**PROBLEM DESCRIPTION**
The listing below should be copied in full, word for word.
####################
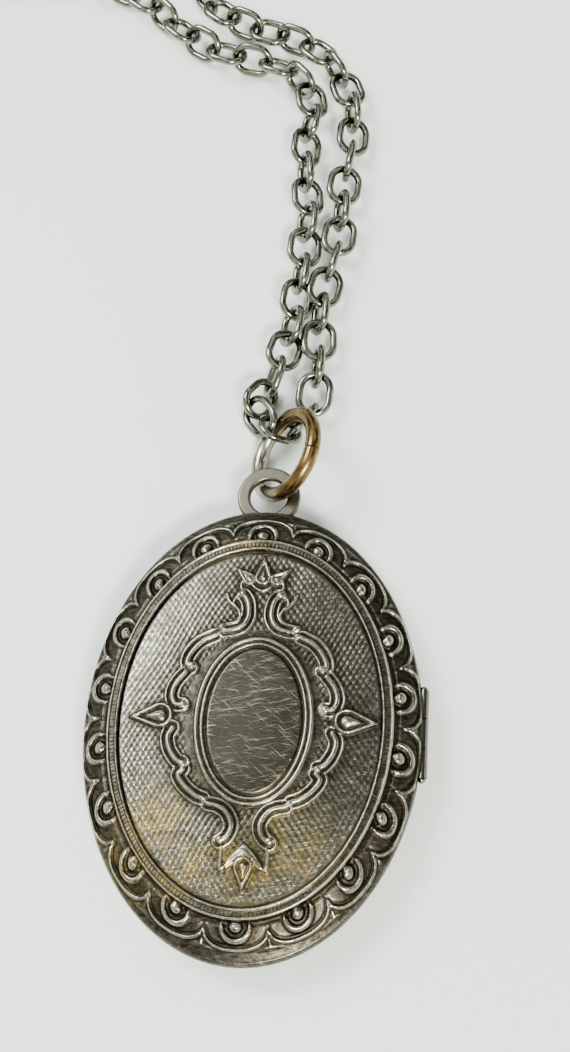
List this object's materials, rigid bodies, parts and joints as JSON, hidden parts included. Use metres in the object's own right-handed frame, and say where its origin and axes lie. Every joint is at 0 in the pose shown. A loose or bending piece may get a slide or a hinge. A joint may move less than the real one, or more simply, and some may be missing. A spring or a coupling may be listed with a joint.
{
  "type": "locket necklace",
  "caption": "Oval picture locket with raised scroll and bead relief, hinged at one side, with a bail, a split jump ring and an oval cable chain with a spring-ring clasp.",
  "frame": {"origin": "middle of the flat on the back cover, on the table", "axes": "+Z out of the front of the locket, +Y towards the bail, +X towards the hinge"},
  "size_m": [0.0876, 0.1314, 0.0061],
  "materials": {
    "front_silver": "antiqued silver plate, dark in the hollows",
    "back_silver": "worn silver plate",
    "inner_silver": "bright silver plate",
    "bail_silver": "worn silver plate",
    "ring_brass": "brass worn through its plating",
    "chain_steel": "polished, dulled",
    "clasp_steel": "polished, dulled",
    "clear_sheet": "clear sheet"
  },
  "bodies": {
    "locket_back": {"back_cover": "back_silver", "closing_band": "inner_silver", "hinge_barrels": "back_silver", "hinge_pin": "chain_steel", "back_frame": "inner_silver", "back_window": "clear_sheet", "bail_ring": "bail_silver"},
    "locket_front": {"front_cover": "front_silver", "hinge_knuckle": "front_silver", "catch_tongue": "inner_silver", "front_frame": "inner_silver", "front_window": "clear_sheet"},
    "jump_ring": {"jump_ring": "ring_brass"},
    "chain_middle": {"chain_middle": "chain_steel"},
    "clasp_tie_ring": {"clasp_tie_ring": "chain_steel"},
    "clasp": {"clasp_tube": "clasp_steel", "clasp_eye": "clasp_steel", "clasp_spring": "clasp_steel"},
    "clasp_bolt": {"clasp_bolt": "clasp_steel"},
    "end_ring": {"end_ring": "chain_steel"},
    "chain_right_1": {"chain_right_1": "chain_steel"},
    "chain_right_2": {"chain_right_2": "chain_steel"},
    "chain_right_3": {"chain_right_3": "chain_steel"},
    "chain_right_4": {"chain_right_4": "chain_steel"},
    "chain_left_1": {"chain_left_1": "chain_steel"},
    "chain_left_2": {"chain_left_2": "chain_steel"},
    "chain_left_3": {"chain_left_3": "chain_steel"},
    "chain_left_4": {"chain_left_4": "chain_steel"}
  },
  "joints": [
    {"name": "cover_hinge", "type": "hinge", "parent": "locket_back", "child": "locket_front", "pos_m": [0.0124, 0, 0.0028], "axis": [0, 1, 0], "range_deg": [0, 150]},
    {"name": "ring_swing", "type": "hinge", "parent": "locket_back", "child": "jump_ring", "pos_m": [0, 0.0185, 0.0024], "axis": [0, 0, 1], "range_deg": [-6, 6]},
    {"name": "chain_in_ring", "type": "hinge", "parent": "jump_ring", "child": "chain_middle", "pos_m": [0.00043, 0.025, 0.002], "axis": [0, 0, 1], "range_deg": [-8, 0]},
    {"name": "right_bend_1", "type": "hinge", "parent": "chain_middle", "child": "chain_right_1", "pos_m": [0.00309, 0.02913, 0.00185], "axis": [0, 0, 1], "range_deg": [-20, 0]},
    {"name": "right_bend_2", "type": "hinge", "parent": "chain_right_1", "child": "chain_right_2", "pos_m": [0.00499, 0.05392, 0.0015], "axis": [0, 0, 1], "range_deg": [-20, 0]},
    {"name": "right_bend_3", "type": "hinge", "parent": "chain_right_2", "child": "chain_right_3", "pos_m": [-0.00888, 0.07573, 0.0015], "axis": [0, 0, 1], "range_deg": [-10, 12]},
    {"name": "right_bend_4", "type": "hinge", "parent": "chain_right_3", "child": "chain_right_4", "pos_m": [0.00069, 0.08897, 0.0015], "axis": [0, 0, 1], "range_deg": [-10, 12]},
    {"name": "left_bend_1", "type": "hinge", "parent": "chain_middle", "child": "chain_left_1", "pos_m": [-0.00075, 0.02842, 0.00104], "axis": [0, 0, 1], "range_deg": [0, 9]},
    {"name": "left_bend_2", "type": "hinge", "parent": "chain_left_1", "child": "chain_left_2", "pos_m": [0.00104, 0.05282, 0.0015], "axis": [0, 0, 1], "range_deg": [0, 20]},
    {"name": "left_bend_3", "type": "hinge", "parent": "chain_left_2", "child": "chain_left_3", "pos_m": [-0.02009, 0.07031, 0.0015], "axis": [0, 0, 1], "range_deg": [-10, 12]},
    {"name": "left_bend_4", "type": "hinge", "parent": "chain_left_3", "child": "chain_left_4", "pos_m": [-0.02141, 0.08255, 0.0015], "axis": [0, 0, 1], "range_deg": [-12, 8]},
    {"name": "tie_ring_turn", "type": "hinge", "parent": "chain_right_4", "child": "clasp_tie_ring", "pos_m": [0.00073, 0.11096, 0.0015], "axis": [0, 0, 1], "range_deg": [-12, 12]},
    {"name": "clasp_turn", "type": "hinge", "parent": "clasp_tie_ring", "child": "clasp", "pos_m": [-0.00246, 0.11096, 0.001], "axis": [0, 0, 1], "range_deg": [-20, 20]},
    {"name": "clasp_bolt_pull", "type": "hinge", "parent": "clasp", "child": "clasp_bolt", "pos_m": [-0.0067, 0.11096, 0.001], "axis": [0, 0, 1], "range_deg": [0, 58], "stiffness_Nm_per_rad": 0.001, "springref_deg": -11.46},
    {"name": "end_ring_turn", "type": "hinge", "parent": "chain_left_4", "child": "end_ring", "pos_m": [-0.02537, 0.10372, 0.0015], "axis": [0, 0, 1], "range_deg": [-12, 12]}
  ]
}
####################
**FINAL RESULT**
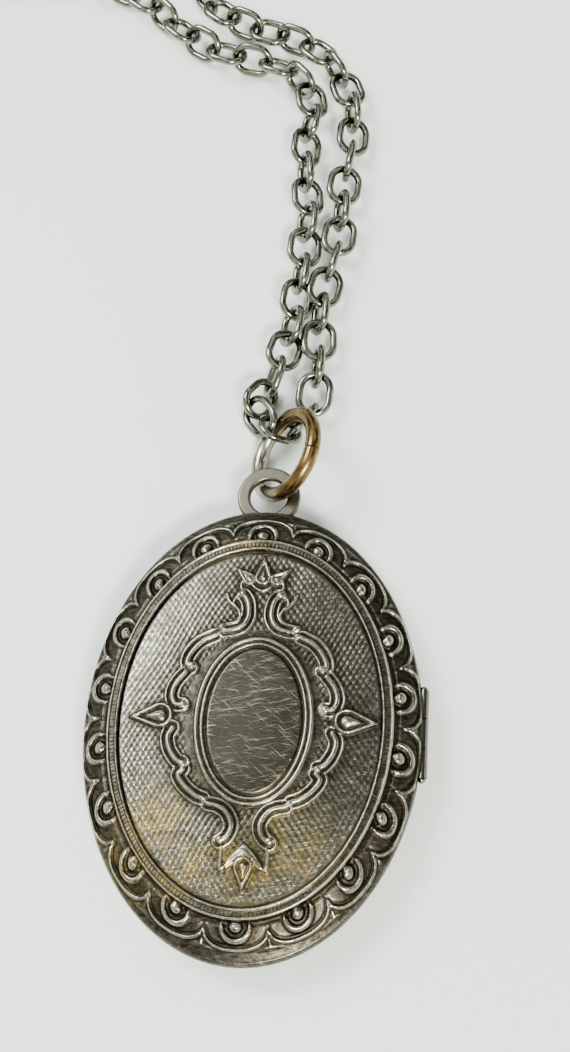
List this object's materials, rigid bodies, parts and joints as JSON, hidden parts included. Use metres in the object's own right-handed frame, and say where its origin and axes lie. Every joint is at 0 in the pose shown. A loose or bending piece may get a slide or a hinge. A joint may move less than the real one, or more simply, and some may be missing. A spring or a coupling may be listed with a joint.
{
  "type": "locket necklace",
  "caption": "Oval picture locket with raised scroll and bead relief, hinged at one side, with a bail, a split jump ring and an oval cable chain with a spring-ring clasp.",
  "frame": {"origin": "middle of the flat on the back cover, on the table", "axes": "+Z out of the front of the locket, +Y towards the bail, +X towards the hinge"},
  "size_m": [0.0876, 0.1314, 0.0061],
  "materials": {
    "front_silver": "antiqued silver plate, dark in the hollows",
    "back_silver": "worn silver plate",
    "inner_silver": "bright silver plate",
    "bail_silver": "worn silver plate",
    "ring_brass": "brass worn through its plating",
    "chain_steel": "polished, dulled",
    "clasp_steel": "polished, dulled",
    "clear_sheet": "clear sheet"
  },
  "bodies": {
    "locket_back": {"back_cover": "back_silver", "closing_band": "inner_silver", "hinge_barrels": "back_silver", "hinge_pin": "chain_steel", "back_frame": "inner_silver", "back_window": "clear_sheet", "bail_ring": "bail_silver"},
    "locket_front": {"front_cover": "front_silver", "hinge_knuckle": "front_silver", "catch_tongue": "inner_silver", "front_frame": "inner_silver", "front_window": "clear_sheet"},
    "jump_ring": {"jump_ring": "ring_brass"},
    "chain_middle": {"chain_middle": "chain_steel"},
    "clasp_tie_ring": {"clasp_tie_ring": "chain_steel"},
    "clasp": {"clasp_tube": "clasp_steel", "clasp_eye": "clasp_steel", "clasp_spring": "clasp_steel"},
    "clasp_bolt": {"clasp_bolt": "clasp_steel"},
    "end_ring": {"end_ring": "chain_steel"},
    "chain_right_1": {"chain_right_1": "chain_steel"},
    "chain_right_2": {"chain_right_2": "chain_steel"},
    "chain_right_3": {"chain_right_3": "chain_steel"},
    "chain_right_4": {"chain_right_4": "chain_steel"},
    "chain_left_1": {"chain_left_1": "chain_steel"},
    "chain_left_2": {"chain_left_2": "chain_steel"},
    "chain_left_3": {"chain_left_3": "chain_steel"},
    "chain_left_4": {"chain_left_4": "chain_steel"}
  },
  "joints": [
    {"name": "cover_hinge", "type": "hinge", "parent": "locket_back", "child": "locket_front", "pos_m": [0.0124, 0, 0.0028], "axis": [0, 1, 0], "range_deg": [0, 150]},
    {"name": "ring_swing", "type": "hinge", "parent": "locket_back", "child": "jump_ring", "pos_m": [0, 0.0185, 0.0024], "axis": [0, 0, 1], "range_deg": [-6, 6]},
    {"name": "chain_in_ring", "type": "hinge", "parent": "jump_ring", "child": "chain_middle", "pos_m": [0.00043, 0.025, 0.002], "axis": [0, 0, 1], "range_deg": [-8, 0]},
    {"name": "right_bend_1", "type": "hinge", "parent": "chain_middle", "child": "chain_right_1", "pos_m": [0.00309, 0.02913, 0.00185], "axis": [0, 0, 1], "range_deg": [-20, 0]},
    {"name": "right_bend_2", "type": "hinge", "parent": "chain_right_1", "child": "chain_right_2", "pos_m": [0.00499, 0.05392, 0.0015], "axis": [0, 0, 1], "range_deg": [-20, 0]},
    {"name": "right_bend_3", "type": "hinge", "parent": "chain_right_2", "child": "chain_right_3", "pos_m": [-0.00888, 0.07573, 0.0015], "axis": [0, 0, 1], "range_deg": [-10, 12]},
    {"name": "right_bend_4", "type": "hinge", "parent": "chain_right_3", "child": "chain_right_4", "pos_m": [0.00069, 0.08897, 0.0015], "axis": [0, 0, 1], "range_deg": [-10, 12]},
    {"name": "left_bend_1", "type": "hinge", "parent": "chain_middle", "child": "chain_left_1", "pos_m": [-0.00075, 0.02842, 0.00104], "axis": [0, 0, 1], "range_deg": [0, 9]},
    {"name": "left_bend_2", "type": "hinge", "parent": "chain_left_1", "child": "chain_left_2", "pos_m": [0.00104, 0.05282, 0.0015], "axis": [0, 0, 1], "range_deg": [0, 20]},
    {"name": "left_bend_3", "type": "hinge", "parent": "chain_left_2", "child": "chain_left_3", "pos_m": [-0.02009, 0.07031, 0.0015], "axis": [0, 0, 1], "range_deg": [-10, 12]},
    {"name": "left_bend_4", "type": "hinge", "parent": "chain_left_3", "child": "chain_left_4", "pos_m": [-0.02141, 0.08255, 0.0015], "axis": [0, 0, 1], "range_deg": [-12, 8]},
    {"name": "tie_ring_turn", "type": "hinge", "parent": "chain_right_4", "child": "clasp_tie_ring", "pos_m": [0.00073, 0.11096, 0.0015], "axis": [0, 0, 1], "range_deg": [-12, 12]},
    {"name": "clasp_turn", "type": "hinge", "parent": "clasp_tie_ring", "child": "clasp", "pos_m": [-0.00246, 0.11096, 0.001], "axis": [0, 0, 1], "range_deg": [-20, 20]},
    {"name": "clasp_bolt_pull", "type": "hinge", "parent": "clasp", "child": "clasp_bolt", "pos_m": [-0.0067, 0.11096, 0.001], "axis": [0, 0, 1], "range_deg": [0, 58], "stiffness_Nm_per_rad": 0.001, "springref_deg": -11.46},
    {"name": "end_ring_turn", "type": "hinge", "parent": "chain_left_4", "child": "end_ring", "pos_m": [-0.02537, 0.10372, 0.0015], "axis": [0, 0, 1], "range_deg": [-12, 12]}
  ]
}